■ What you need to do
Repeat the listing in full, exactly as it stands.

■ Data block
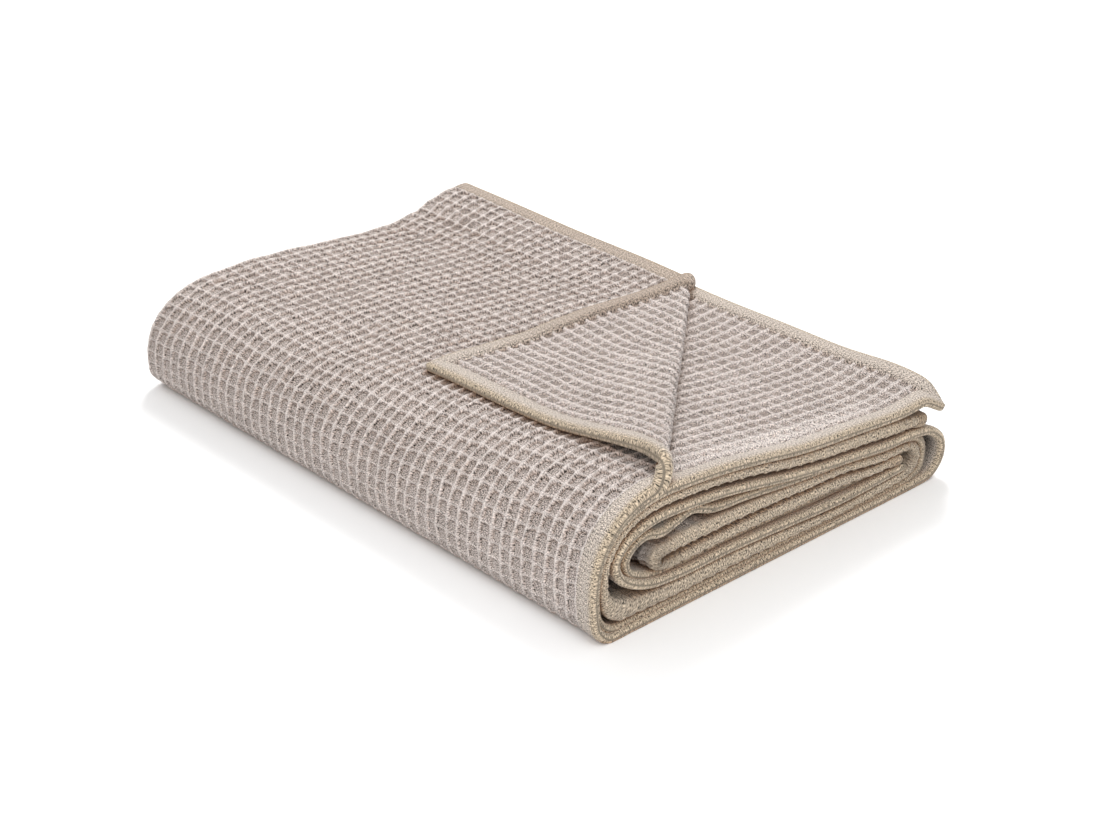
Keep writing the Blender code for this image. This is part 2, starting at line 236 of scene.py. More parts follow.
def place(x, v, ply):
    # the middle of the cloth at x, v along the roll, in a ply from 0 to 3
    x = np.asarray(x, float) + 0.0 * v
    y = np.interp(v, pathLength, paths[ply][:, 0])
    z = np.interp(v, pathLength, paths[ply][:, 1])
    if ply == 1:
        nearEnd = np.exp(-((x / droop["alongX"]) ** 2))
        behind = smooth((y - droop["fromY"]) / (droop["toY"] - droop["fromY"]))
        beside = np.exp(-(((x - swell["x"]) / swell["alongX"]) ** 2))
        lifted = smooth((y - swell["fromY"]) / (swell["toY"] - swell["fromY"]))
        rise = swell["height"] * beside * lifted - droop["depth"] * nearEnd * behind
        z = z + np.where(v < sectionLength[2], rise, 0)
    base = roll["restGap"]
    z = base + (z - base) * heightFactor(x, y) * (1.0 + softUneven(x, y))
    pull = threePoint(x, 1.0, 1.0, roll["pull"])
    y = np.where(y > roll["pullFrom"], roll["pullFrom"] + (y - roll["pullFrom"]) * pull, y)
    return np.stack([x, y, z], axis=-1)


def foldX(name, v):
    x = endAt(name, v)
    y = np.interp(v, pathLength, paths[0][:, 0])
    out = smooth((y - rearCorner["fromY"]) / (rearCorner["toY"] - rearCorner["fromY"]))
    return x - np.where(v < sectionLength[topSections - 1], rearCorner["reach"] * out, 0.0)


# the corner of the first ply, creased and laid back
turnedCorner = {
    "alongRearHem": 309.0,
    "alongSideHem": 350.0,
    "rearReach": 4.0,
    "sideReach": 5.5,
    "rearHeight": 5.6,
    "sideHeight": 16.0,
    "hemBow": 11.0,
    "hemBowWithin": 120.0,
    "tip": (-290.0, 328.0),
    "lying": 5.4,
    "rearSettling": 30.0,
    "sideSettling": 130.0,
}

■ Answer
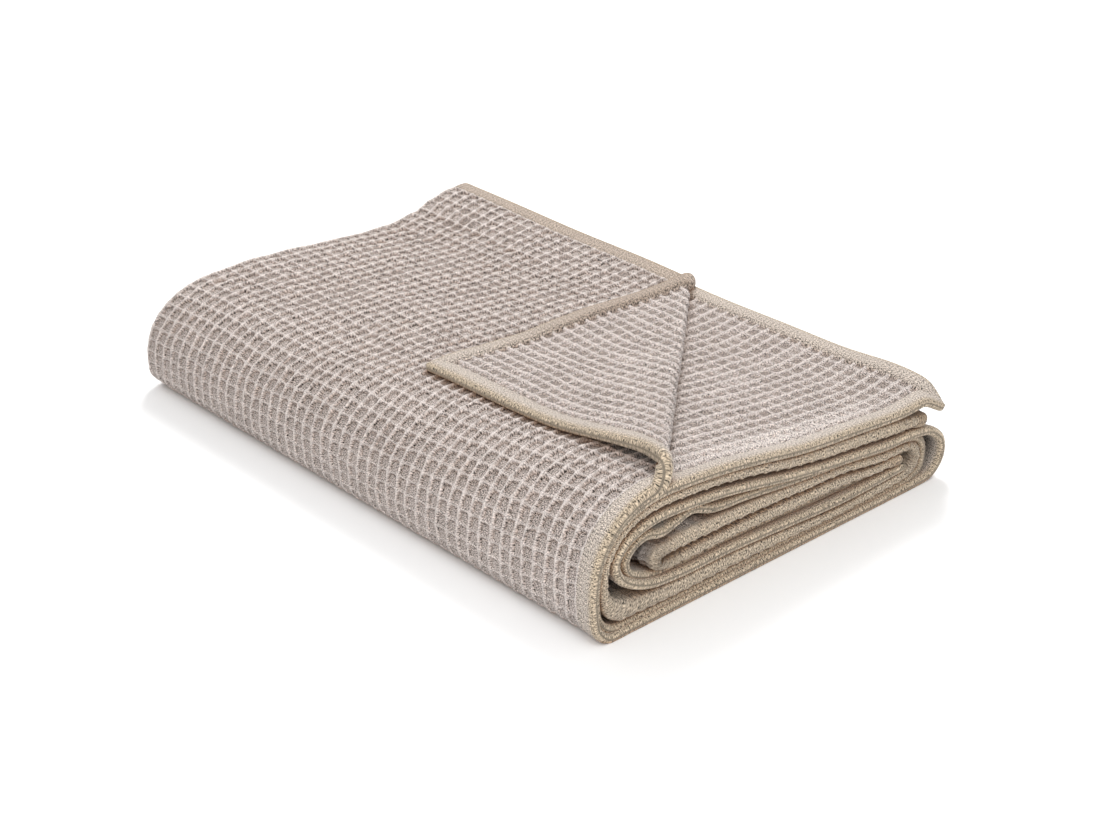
Keep writing the Blender code for this image. This is part 2, starting at line 236 of scene.py. More parts follow.
def place(x, v, ply):
    # the middle of the cloth at x, v along the roll, in a ply from 0 to 3
    x = np.asarray(x, float) + 0.0 * v
    y = np.interp(v, pathLength, paths[ply][:, 0])
    z = np.interp(v, pathLength, paths[ply][:, 1])
    if ply == 1:
        nearEnd = np.exp(-((x / droop["alongX"]) ** 2))
        behind = smooth((y - droop["fromY"]) / (droop["toY"] - droop["fromY"]))
        beside = np.exp(-(((x - swell["x"]) / swell["alongX"]) ** 2))
        lifted = smooth((y - swell["fromY"]) / (swell["toY"] - swell["fromY"]))
        rise = swell["height"] * beside * lifted - droop["depth"] * nearEnd * behind
        z = z + np.where(v < sectionLength[2], rise, 0)
    base = roll["restGap"]
    z = base + (z - base) * heightFactor(x, y) * (1.0 + softUneven(x, y))
    pull = threePoint(x, 1.0, 1.0, roll["pull"])
    y = np.where(y > roll["pullFrom"], roll["pullFrom"] + (y - roll["pullFrom"]) * pull, y)
    return np.stack([x, y, z], axis=-1)


def foldX(name, v):
    x = endAt(name, v)
    y = np.interp(v, pathLength, paths[0][:, 0])
    out = smooth((y - rearCorner["fromY"]) / (rearCorner["toY"] - rearCorner["fromY"]))
    return x - np.where(v < sectionLength[topSections - 1], rearCorner["reach"] * out, 0.0)


# the corner of the first ply, creased and laid back
turnedCorner = {
    "alongRearHem": 309.0,
    "alongSideHem": 350.0,
    "rearReach": 4.0,
    "sideReach": 5.5,
    "rearHeight": 5.6,
    "sideHeight": 16.0,
    "hemBow": 11.0,
    "hemBowWithin": 120.0,
    "tip": (-290.0, 328.0),
    "lying": 5.4,
    "rearSettling": 30.0,
    "sideSettling": 130.0,
}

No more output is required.